(Instruction): Copy exactly the lines from the one containing "build_cover()" to the one containing "bpy.data.objects.remove(obj)", both lines included, and nothing else.

(Record extracts):
○ ○ ○ ○ ○ ○ ○
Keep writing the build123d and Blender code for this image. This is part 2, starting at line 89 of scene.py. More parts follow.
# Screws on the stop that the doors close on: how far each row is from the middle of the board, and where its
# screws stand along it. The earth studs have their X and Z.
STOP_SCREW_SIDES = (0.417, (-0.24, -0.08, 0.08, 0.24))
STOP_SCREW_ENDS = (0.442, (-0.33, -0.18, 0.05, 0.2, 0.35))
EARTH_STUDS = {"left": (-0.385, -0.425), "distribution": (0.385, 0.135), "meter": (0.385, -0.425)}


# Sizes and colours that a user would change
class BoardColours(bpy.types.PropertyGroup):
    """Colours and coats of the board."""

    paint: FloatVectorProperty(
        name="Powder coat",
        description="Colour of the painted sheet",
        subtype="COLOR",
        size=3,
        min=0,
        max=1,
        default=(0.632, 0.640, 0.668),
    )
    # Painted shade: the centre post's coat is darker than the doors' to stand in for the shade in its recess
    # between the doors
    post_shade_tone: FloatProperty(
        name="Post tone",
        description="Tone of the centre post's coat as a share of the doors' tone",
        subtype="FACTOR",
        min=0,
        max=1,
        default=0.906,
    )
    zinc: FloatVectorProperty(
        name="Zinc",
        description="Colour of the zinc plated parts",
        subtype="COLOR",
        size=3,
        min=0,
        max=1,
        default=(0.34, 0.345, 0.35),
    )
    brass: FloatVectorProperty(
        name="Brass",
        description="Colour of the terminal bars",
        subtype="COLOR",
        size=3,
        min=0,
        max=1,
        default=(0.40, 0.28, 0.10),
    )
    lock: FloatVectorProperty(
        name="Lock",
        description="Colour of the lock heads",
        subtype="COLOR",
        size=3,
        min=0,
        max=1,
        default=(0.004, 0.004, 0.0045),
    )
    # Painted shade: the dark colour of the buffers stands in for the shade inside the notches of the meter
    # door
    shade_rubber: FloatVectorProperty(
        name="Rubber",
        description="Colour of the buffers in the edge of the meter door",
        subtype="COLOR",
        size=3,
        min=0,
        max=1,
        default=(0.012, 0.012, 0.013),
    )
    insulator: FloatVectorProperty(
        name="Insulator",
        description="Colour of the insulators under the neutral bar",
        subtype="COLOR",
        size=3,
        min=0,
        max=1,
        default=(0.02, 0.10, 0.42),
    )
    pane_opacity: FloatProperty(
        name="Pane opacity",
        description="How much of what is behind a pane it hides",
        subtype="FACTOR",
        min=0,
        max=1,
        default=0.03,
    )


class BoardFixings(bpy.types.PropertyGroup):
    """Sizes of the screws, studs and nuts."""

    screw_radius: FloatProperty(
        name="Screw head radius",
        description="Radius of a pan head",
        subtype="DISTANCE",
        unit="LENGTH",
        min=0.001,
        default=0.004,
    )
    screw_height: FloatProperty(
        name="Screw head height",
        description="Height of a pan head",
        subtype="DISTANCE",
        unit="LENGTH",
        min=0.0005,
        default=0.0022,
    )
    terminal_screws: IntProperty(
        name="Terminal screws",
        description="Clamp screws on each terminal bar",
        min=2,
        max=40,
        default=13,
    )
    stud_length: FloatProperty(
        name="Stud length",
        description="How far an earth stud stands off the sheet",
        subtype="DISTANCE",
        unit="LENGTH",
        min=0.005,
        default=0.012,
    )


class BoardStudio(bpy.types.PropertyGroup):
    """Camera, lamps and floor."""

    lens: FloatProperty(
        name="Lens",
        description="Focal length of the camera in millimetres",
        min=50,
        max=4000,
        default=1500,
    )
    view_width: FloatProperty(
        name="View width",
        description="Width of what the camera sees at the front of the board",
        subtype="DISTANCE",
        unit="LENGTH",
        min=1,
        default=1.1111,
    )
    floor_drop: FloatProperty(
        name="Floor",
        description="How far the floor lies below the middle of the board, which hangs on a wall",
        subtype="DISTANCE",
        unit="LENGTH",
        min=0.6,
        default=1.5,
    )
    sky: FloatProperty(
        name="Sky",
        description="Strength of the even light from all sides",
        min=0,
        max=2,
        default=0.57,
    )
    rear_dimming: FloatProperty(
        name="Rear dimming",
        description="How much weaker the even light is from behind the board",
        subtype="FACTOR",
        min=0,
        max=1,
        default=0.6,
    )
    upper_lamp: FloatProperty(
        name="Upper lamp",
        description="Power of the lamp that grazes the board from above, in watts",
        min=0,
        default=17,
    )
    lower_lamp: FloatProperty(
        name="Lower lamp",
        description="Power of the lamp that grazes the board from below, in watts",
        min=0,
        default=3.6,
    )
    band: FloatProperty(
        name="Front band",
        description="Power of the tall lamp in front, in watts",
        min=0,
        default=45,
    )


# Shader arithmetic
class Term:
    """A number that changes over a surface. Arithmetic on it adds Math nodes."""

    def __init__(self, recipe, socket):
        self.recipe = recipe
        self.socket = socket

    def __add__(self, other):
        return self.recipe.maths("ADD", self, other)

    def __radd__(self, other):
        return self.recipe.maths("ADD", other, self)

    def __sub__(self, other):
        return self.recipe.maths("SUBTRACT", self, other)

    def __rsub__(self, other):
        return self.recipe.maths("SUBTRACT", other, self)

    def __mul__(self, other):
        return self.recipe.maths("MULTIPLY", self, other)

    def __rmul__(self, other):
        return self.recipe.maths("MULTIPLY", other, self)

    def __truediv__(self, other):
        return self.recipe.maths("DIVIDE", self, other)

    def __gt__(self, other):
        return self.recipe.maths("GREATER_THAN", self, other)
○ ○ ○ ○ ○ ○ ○
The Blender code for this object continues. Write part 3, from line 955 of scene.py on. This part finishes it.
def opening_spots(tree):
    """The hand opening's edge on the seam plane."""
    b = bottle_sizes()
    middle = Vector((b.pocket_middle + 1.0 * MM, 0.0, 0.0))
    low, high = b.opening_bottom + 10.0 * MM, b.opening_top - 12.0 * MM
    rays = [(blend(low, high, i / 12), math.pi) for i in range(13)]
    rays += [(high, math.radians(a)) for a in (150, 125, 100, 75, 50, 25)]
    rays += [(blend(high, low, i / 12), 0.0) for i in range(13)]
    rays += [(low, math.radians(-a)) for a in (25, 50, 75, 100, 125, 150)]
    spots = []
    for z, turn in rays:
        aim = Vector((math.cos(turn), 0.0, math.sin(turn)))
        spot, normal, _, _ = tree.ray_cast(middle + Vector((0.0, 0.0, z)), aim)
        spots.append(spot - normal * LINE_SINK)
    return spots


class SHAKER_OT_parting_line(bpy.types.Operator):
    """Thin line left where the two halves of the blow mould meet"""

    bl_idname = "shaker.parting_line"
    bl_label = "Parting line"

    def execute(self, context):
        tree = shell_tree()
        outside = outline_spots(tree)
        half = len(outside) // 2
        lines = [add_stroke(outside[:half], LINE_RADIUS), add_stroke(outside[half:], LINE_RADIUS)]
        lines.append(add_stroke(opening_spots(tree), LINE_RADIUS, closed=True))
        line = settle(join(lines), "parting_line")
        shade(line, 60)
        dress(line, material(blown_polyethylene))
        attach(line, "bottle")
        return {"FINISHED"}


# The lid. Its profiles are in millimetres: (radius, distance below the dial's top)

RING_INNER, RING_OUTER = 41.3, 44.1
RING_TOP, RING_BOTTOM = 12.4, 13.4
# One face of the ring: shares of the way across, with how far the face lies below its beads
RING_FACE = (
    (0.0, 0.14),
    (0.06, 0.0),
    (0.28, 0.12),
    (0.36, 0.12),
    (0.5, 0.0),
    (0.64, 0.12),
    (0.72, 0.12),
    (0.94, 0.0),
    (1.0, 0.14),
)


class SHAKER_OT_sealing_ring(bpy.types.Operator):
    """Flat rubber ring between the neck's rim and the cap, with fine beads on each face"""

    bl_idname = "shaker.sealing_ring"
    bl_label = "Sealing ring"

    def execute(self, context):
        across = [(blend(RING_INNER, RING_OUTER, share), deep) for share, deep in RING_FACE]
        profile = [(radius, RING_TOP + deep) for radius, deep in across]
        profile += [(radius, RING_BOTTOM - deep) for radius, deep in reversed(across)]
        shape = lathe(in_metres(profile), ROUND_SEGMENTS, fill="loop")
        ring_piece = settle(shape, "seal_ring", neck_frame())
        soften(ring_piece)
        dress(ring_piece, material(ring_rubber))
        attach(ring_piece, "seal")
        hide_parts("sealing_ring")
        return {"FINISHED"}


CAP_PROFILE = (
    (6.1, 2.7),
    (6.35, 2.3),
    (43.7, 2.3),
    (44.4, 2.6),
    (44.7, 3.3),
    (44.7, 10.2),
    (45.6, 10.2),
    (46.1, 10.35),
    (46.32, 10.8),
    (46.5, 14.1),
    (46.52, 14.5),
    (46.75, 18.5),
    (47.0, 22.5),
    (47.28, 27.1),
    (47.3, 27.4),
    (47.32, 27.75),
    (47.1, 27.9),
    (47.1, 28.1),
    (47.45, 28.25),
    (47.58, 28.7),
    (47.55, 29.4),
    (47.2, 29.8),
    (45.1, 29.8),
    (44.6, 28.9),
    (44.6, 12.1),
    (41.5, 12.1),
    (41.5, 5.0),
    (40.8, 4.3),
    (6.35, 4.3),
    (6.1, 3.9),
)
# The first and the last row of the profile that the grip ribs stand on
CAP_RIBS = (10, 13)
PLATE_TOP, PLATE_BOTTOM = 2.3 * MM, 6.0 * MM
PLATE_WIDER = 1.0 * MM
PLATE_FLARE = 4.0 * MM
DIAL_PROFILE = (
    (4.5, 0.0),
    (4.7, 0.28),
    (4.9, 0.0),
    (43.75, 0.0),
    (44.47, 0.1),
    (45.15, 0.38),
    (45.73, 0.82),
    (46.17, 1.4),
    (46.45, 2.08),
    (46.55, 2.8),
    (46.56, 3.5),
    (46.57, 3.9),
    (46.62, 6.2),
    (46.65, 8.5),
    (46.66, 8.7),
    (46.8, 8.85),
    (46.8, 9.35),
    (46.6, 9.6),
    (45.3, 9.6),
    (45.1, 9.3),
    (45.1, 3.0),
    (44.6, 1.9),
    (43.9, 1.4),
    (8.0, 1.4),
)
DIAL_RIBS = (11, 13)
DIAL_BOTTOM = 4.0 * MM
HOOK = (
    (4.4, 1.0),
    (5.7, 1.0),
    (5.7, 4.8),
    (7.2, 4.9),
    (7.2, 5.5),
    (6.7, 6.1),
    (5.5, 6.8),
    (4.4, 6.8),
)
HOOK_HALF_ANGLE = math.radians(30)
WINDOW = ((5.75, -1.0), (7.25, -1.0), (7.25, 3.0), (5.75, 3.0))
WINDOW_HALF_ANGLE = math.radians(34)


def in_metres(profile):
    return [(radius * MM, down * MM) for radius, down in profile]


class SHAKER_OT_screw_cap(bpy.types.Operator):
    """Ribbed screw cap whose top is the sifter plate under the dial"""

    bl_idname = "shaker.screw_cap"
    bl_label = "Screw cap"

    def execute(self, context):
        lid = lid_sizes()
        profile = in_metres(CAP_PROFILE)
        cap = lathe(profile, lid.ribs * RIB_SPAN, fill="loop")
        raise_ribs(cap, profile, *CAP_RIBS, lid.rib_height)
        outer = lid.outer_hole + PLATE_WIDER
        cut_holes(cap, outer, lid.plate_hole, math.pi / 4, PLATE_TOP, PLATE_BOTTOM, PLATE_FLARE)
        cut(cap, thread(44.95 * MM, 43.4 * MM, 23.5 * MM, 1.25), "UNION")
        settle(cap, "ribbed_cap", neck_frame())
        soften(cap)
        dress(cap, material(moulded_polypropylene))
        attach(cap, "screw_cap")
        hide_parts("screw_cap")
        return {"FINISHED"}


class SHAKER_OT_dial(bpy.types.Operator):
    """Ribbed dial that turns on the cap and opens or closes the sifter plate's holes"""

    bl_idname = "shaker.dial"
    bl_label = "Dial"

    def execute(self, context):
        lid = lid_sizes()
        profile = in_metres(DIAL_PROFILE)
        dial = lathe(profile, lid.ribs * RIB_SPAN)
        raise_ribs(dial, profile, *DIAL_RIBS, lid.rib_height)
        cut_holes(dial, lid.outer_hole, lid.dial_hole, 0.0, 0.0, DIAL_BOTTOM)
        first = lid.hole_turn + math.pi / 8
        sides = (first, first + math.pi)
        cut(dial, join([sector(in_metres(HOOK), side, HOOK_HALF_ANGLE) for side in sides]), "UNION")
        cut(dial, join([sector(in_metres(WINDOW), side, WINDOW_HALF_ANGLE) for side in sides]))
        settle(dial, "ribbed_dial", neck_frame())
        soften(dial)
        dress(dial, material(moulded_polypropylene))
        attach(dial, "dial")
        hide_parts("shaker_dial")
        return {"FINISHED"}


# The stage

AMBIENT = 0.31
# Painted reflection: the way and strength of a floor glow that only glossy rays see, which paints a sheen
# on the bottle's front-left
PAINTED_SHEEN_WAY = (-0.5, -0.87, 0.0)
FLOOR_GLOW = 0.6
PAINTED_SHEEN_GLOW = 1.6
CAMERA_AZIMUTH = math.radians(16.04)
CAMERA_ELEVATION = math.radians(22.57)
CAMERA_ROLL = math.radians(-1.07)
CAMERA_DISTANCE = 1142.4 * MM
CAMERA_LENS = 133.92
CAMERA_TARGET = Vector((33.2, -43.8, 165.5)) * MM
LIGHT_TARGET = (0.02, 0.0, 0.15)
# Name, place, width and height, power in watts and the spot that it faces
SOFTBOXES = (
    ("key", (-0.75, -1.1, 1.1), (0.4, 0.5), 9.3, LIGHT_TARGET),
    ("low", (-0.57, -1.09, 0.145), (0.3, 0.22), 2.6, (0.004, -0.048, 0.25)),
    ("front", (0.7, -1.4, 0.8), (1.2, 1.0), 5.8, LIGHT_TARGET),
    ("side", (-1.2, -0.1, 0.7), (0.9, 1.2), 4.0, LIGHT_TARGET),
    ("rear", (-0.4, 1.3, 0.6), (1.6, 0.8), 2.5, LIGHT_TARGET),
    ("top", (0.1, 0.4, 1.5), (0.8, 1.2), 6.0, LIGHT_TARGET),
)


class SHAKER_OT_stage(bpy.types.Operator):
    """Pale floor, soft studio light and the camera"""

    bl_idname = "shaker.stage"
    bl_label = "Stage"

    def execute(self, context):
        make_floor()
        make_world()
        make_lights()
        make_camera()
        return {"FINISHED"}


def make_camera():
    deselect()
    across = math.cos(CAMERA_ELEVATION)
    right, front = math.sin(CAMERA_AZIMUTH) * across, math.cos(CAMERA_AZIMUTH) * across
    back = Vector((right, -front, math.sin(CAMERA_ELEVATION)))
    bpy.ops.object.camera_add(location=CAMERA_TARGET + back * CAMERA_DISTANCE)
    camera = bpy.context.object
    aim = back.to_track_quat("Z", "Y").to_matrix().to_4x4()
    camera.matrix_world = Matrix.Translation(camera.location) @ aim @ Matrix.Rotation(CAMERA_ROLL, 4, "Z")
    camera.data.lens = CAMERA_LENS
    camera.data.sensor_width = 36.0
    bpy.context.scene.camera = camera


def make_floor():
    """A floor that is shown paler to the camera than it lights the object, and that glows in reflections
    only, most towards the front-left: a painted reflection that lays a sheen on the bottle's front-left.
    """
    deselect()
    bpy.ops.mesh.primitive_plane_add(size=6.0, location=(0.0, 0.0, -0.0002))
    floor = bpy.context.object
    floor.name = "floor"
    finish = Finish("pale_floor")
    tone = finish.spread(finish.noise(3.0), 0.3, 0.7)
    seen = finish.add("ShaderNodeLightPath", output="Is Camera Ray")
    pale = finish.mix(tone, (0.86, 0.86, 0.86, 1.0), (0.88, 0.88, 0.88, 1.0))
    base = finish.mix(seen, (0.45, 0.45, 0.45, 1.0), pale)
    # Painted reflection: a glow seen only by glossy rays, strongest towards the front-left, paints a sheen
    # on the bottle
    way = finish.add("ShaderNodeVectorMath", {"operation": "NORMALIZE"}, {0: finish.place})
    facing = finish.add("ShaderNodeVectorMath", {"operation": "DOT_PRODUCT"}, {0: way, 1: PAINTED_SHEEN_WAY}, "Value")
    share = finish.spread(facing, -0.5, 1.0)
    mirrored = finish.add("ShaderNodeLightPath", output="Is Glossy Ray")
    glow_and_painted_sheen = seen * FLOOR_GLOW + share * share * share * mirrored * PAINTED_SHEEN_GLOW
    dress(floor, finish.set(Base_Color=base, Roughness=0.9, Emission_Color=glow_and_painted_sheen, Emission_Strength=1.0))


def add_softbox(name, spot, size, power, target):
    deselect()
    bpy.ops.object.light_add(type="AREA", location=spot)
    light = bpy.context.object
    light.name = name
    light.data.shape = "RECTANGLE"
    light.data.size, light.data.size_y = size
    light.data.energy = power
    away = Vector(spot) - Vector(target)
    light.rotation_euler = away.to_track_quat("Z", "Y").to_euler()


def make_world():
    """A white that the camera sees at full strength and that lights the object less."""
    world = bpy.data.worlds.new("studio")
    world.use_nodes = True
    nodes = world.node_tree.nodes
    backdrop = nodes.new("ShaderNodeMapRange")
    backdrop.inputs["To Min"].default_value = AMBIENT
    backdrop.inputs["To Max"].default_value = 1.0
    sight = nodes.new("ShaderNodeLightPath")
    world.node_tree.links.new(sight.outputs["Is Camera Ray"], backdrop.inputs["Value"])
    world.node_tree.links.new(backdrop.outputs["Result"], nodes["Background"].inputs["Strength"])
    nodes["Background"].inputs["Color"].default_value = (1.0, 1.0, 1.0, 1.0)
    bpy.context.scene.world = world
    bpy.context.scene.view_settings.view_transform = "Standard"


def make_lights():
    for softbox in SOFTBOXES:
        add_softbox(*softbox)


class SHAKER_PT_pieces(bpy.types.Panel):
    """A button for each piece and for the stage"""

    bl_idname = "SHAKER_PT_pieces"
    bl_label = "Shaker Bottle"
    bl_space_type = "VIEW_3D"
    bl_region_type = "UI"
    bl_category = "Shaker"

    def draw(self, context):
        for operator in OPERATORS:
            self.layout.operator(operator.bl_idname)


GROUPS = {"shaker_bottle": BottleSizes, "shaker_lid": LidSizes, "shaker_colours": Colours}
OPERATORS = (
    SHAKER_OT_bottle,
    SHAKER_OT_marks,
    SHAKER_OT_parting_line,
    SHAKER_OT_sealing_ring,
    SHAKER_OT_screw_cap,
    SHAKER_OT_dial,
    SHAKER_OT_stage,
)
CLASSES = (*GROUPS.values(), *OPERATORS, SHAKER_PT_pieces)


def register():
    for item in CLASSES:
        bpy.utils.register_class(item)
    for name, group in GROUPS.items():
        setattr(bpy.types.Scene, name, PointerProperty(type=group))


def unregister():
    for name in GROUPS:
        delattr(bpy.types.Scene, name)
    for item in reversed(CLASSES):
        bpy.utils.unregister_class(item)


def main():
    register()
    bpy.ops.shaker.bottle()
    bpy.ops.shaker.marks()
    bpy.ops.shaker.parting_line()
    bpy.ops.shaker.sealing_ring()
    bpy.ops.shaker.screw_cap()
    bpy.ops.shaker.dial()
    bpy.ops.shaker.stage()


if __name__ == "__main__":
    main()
○ ○ ○ ○ ○ ○ ○
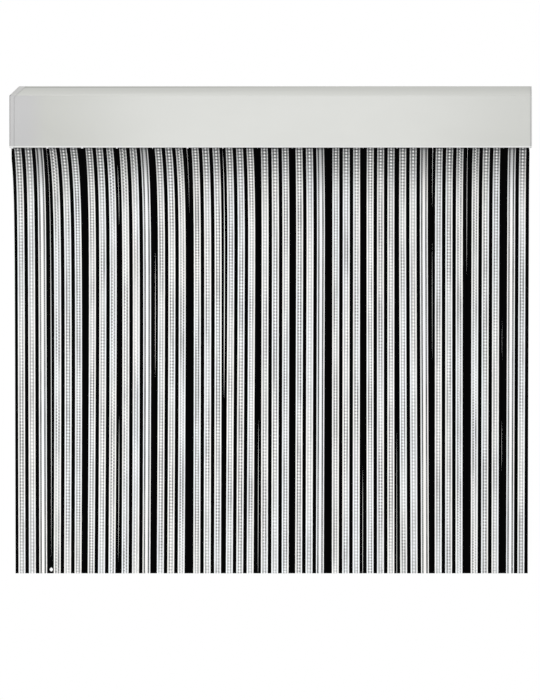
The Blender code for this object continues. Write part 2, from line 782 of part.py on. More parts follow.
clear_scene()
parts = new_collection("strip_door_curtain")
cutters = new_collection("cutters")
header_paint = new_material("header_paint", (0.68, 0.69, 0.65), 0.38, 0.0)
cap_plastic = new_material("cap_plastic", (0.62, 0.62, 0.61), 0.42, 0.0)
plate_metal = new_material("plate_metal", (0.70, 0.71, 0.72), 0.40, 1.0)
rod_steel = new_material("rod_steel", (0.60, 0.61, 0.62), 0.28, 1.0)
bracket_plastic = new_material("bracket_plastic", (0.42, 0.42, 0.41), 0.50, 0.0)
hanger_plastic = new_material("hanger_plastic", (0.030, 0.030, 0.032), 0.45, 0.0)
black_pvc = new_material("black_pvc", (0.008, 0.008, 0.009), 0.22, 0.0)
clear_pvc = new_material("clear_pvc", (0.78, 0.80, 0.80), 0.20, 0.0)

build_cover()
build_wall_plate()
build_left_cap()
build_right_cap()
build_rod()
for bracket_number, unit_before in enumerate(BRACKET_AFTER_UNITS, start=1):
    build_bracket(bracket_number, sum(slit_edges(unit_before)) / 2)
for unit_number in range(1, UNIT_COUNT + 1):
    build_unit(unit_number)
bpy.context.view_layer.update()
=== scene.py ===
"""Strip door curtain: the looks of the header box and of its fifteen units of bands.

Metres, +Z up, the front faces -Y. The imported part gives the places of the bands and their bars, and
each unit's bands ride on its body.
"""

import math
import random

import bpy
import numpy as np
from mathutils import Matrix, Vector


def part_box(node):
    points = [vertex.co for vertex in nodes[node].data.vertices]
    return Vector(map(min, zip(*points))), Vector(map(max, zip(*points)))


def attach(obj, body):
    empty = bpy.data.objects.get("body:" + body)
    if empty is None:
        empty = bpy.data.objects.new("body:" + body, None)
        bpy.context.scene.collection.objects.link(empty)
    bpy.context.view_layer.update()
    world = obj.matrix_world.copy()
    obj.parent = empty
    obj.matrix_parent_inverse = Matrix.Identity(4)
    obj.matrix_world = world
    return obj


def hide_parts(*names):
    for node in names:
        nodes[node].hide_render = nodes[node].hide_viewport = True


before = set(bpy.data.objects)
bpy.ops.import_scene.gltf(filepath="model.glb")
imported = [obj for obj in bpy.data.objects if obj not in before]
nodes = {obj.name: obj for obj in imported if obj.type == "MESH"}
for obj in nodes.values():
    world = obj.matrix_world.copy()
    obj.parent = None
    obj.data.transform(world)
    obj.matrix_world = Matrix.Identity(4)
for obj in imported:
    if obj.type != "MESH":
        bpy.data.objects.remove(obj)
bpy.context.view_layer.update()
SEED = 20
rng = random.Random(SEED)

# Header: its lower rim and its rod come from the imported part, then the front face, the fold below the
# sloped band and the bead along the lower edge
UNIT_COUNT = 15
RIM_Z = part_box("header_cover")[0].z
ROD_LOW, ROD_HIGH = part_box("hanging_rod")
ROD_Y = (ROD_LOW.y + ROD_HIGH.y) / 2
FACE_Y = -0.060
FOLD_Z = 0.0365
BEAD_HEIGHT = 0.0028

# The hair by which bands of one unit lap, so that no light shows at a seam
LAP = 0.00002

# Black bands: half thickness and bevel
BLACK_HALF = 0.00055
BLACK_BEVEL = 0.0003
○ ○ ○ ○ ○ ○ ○
(Correct answer):
build_cover()
build_wall_plate()
build_left_cap()
build_right_cap()
build_rod()
for bracket_number, unit_before in enumerate(BRACKET_AFTER_UNITS, start=1):
    build_bracket(bracket_number, sum(slit_edges(unit_before)) / 2)
for unit_number in range(1, UNIT_COUNT + 1):
    build_unit(unit_number)
bpy.context.view_layer.update()
=== scene.py ===
"""Strip door curtain: the looks of the header box and of its fifteen units of bands.

Metres, +Z up, the front faces -Y. The imported part gives the places of the bands and their bars, and
each unit's bands ride on its body.
"""

import math
import random

import bpy
import numpy as np
from mathutils import Matrix, Vector


def part_box(node):
    points = [vertex.co for vertex in nodes[node].data.vertices]
    return Vector(map(min, zip(*points))), Vector(map(max, zip(*points)))


def attach(obj, body):
    empty = bpy.data.objects.get("body:" + body)
    if empty is None:
        empty = bpy.data.objects.new("body:" + body, None)
        bpy.context.scene.collection.objects.link(empty)
    bpy.context.view_layer.update()
    world = obj.matrix_world.copy()
    obj.parent = empty
    obj.matrix_parent_inverse = Matrix.Identity(4)
    obj.matrix_world = world
    return obj


def hide_parts(*names):
    for node in names:
        nodes[node].hide_render = nodes[node].hide_viewport = True


before = set(bpy.data.objects)
bpy.ops.import_scene.gltf(filepath="model.glb")
imported = [obj for obj in bpy.data.objects if obj not in before]
nodes = {obj.name: obj for obj in imported if obj.type == "MESH"}
for obj in nodes.values():
    world = obj.matrix_world.copy()
    obj.parent = None
    obj.data.transform(world)
    obj.matrix_world = Matrix.Identity(4)
for obj in imported:
    if obj.type != "MESH":
        bpy.data.objects.remove(obj)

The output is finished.